The paradox holds true in all but a few cases that a cartoonist's creatures become more famous than himself. What voter would be moved by hearing that one Sidney Smith had said thus and so about an election? Yet a recent election was visibly affected, in Texas and other states, when machine-bucking political youngsters stumped the hamlets in behalf of Andy Gump for U. S. Senator.
What newspaper reader aged 5 to 75 can name the creator of Flip, Dr. Pill, Little Nemo and "Dreams of a Rarebit Fiend" (Windsor McCay)? Impostors who can imitate Mutt and Jeff, or Father, on restaurant table cloths, can and do afford Cartoonists Bud Fisher and George McManus great pain for the free meals they thus pilfer, the checks they thus get cashed. It is no longer only the artist that is put under contract but his pen- children, who are copyrighted by the middleman. The Katzenjammer Kids sprang from a fertile organism called Rudolph Dirks, and have been signed by three foster-fathers since. The Republican elephant, Democratic donkey and Tammany tiger were originated--how lately and by whom? Answer: Th. Nast, 60 years ago.
The Cartoonists of America last month adopted Ben Franklin as their patron saint for his figure of a snake cut in 13 pieces, with the legend "Join or Die," published in the Pennsylvania Gazette in 1754. But Thomas Nast really sired U. S. cartooning. The New York World used to furnish him with 30-pound slabs of boxwood, upon which he would draw, and a carver would carve, pictures so acid that the Tweed Ring boss cried out: "I don't care what they say about me but I'd give anything to buy off that picture maker." President Roosevelt, diplomatic, made Th. Nast consul general of Ecuador.
Joseph Keppler of Puck was the second king of caricature, but neither he nor Nast achieved the celebrity of a young man from Massachusetts who started operating in Manhattan in the late '80s. Politics had been the cartoonists' field until then. He took Society for his province. He fixed his style on the thin fence that divides satire and sentiment. He drew the young ladies of his day, with their bustled foreheads and posteriors, their hourglass shapes and peekaboo waists, their swushing skirts and archly proper poses, so that young men breathed "By Gad!" and the young ladies themselves could scarcely believe their beauty, nor ever guess their simpering. It was a day when ladies played the piano with a grave swoop instead of a gay jiggle, when they made their suitors' intentions clear to the neighbors instead of leaving that till later. Beneath bushels of clothes and a thicket of inhibitions lurked desires that could not be contemplated without euphemistic metaphor. Charles Dana Gibson was exquisitely euphemistic, translating masculinity into shoulder padding and chiseled chins on the Gibson man; femaleness into coy tendrils of hair and a suspicion of ankle in the Gibson girl. Because he needed no "labels," because he held up a mirror only slightly ironic, he was called an "illustrator," not a cartoonist, though no Nastian pillory carried more force than his series for Life showing Mr. Pipp and his marriageable daughters abroad.

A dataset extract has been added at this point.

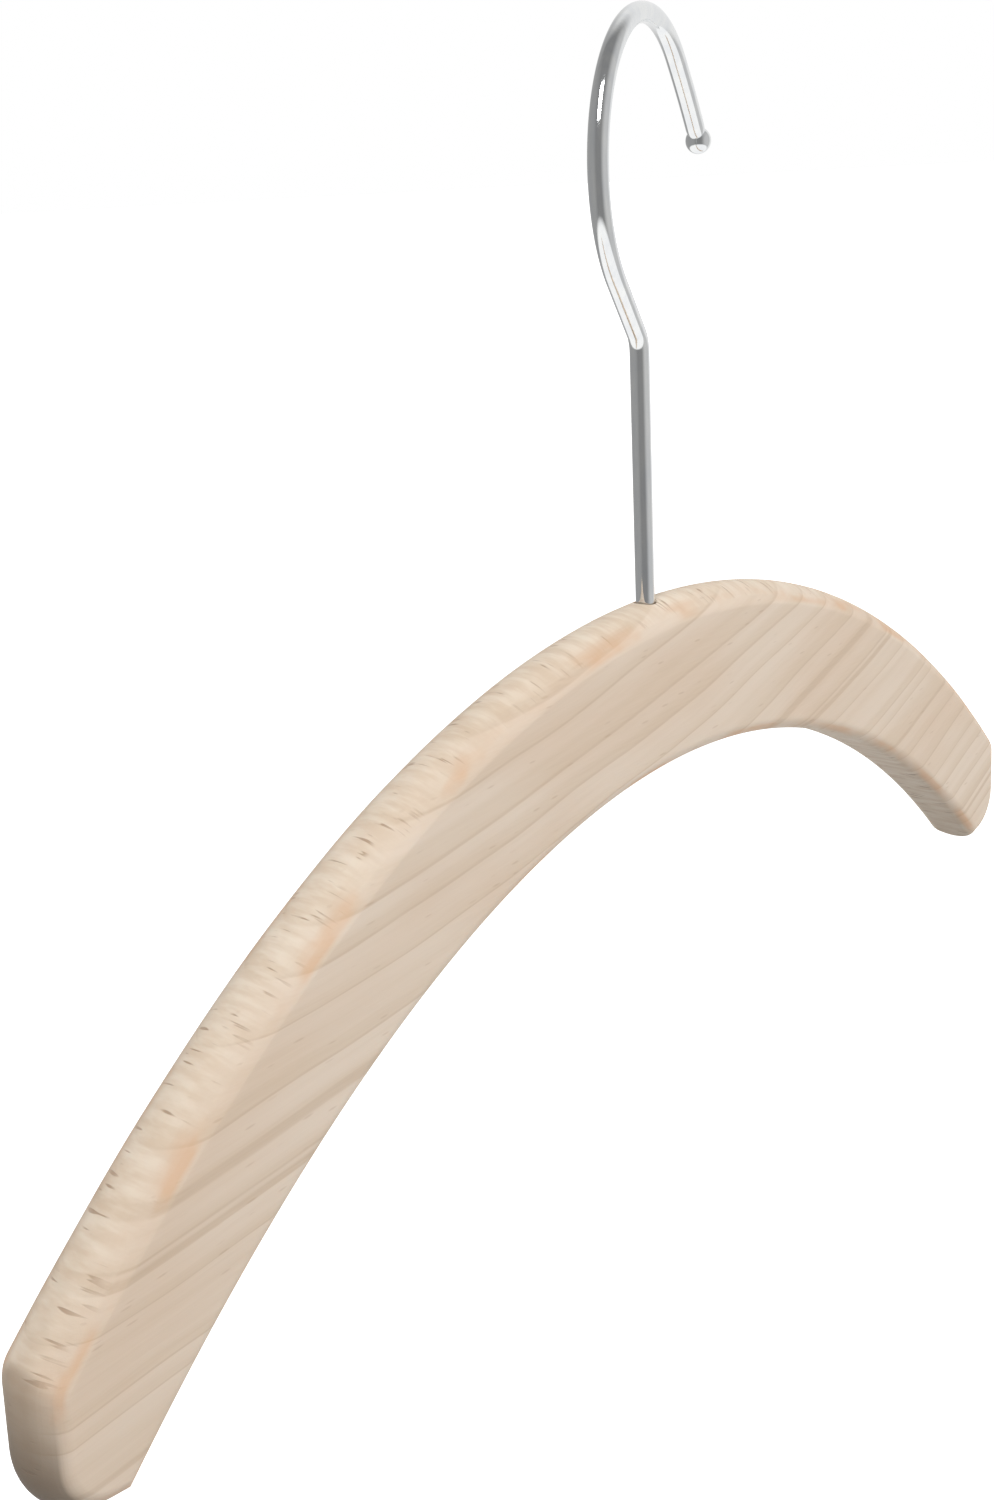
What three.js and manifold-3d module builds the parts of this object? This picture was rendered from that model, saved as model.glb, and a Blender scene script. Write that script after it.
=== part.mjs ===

His subjects "stood without hitching" quite as docilely as the political satirists' figures. Every belle that was worth her smelling salts yearned to pose for him and in 1895 he married one of them, Irene of the gorgeous Langhorne family in Virginia. Collier's, McClure's, Life, Leslie's--all the magazines clamored for his work. He grew rich, socially prominent, and accepted seriously the vogue he had created with polite mockery. Nobly Roman as to countenance, with a tall son whose patrician air has won the hearts of debutantes, college men and collar-makers, he flourishes today as publisher of the magazine for which he first drew (Life). Master of hounds, rider in airplanes, host to visiting statesmen, he has developed latterly into the leonine patriarch of his profession. The Gibson charmers are behind him, and if he began the deluge of magazine cover sentiment that followed him--Howard Chandler Christy, Harrison Fisher, Neysa McMein--he has waded out of it now to champion the flapper, whom he calls "a conqueror."
The Cartoonists of America made Illustrator Gibson one of their guests of honor last week. Two others were 70-year-old Frederick Burr Opper, whose masterpiece was Happy Hooligan; and William Allen Rogers, "dean of political cartoonists."
Concerning others whose works have attained what is called the "Wow" (triumphant) class:
P: The Nestor of funnymen, older than sly Art Young or odd Tom Powers, is Eugene ("Zim") Zimmerman, active at 65 as president of the American Association of Cartoonists and Caricaturists. Born Swiss, he early removed to Horseheads, N. Y., where now the store, hotel, firehouse and railway station are as thickly hung with his sketches as Florence is with busts of Dante.
P: Harry Conway ("Bud") Fisher started A. Mutt in the San Francisco Chronicle as a race track tipster, in 1907. Little Jeff was the inmate of an asylum Mutt visited to make wild bets in peace. Swift, efficient bundle of nerves, Mr. Fisher ran with Walter Eckersall on a championship team at the Penn Relays 25 years ago. His income, somewhere near $200,000, affords him art and idea assistants.
P: Sidney Smith, Gump progenitor, is a speed fan (automobiles).
P: Jay Norwood ("Ding") Darling was ejected from Beloit College (Beloit, Wis.) for a disrespectful sketch of a professor. He settled in Des Moines, Iowa, and has not budged thence for years. His most famed cartoon: "The Long, Long Trail" (reprinted universally on the anniversary of Theodore Roosevelt's death).
P: Fontaine Fox is a "he," despite rumor, living at Port Washington, L. I., where are originals of the Toonerville Trolley, Powerful Katrinka, et al.
P: Clare Briggs uses a No. 170 pen, scorns to end his strips with "plop" or "bam," loves circuses, attended the University of Nebraska. "The Days of Real Sport" are his own never-finished childhood.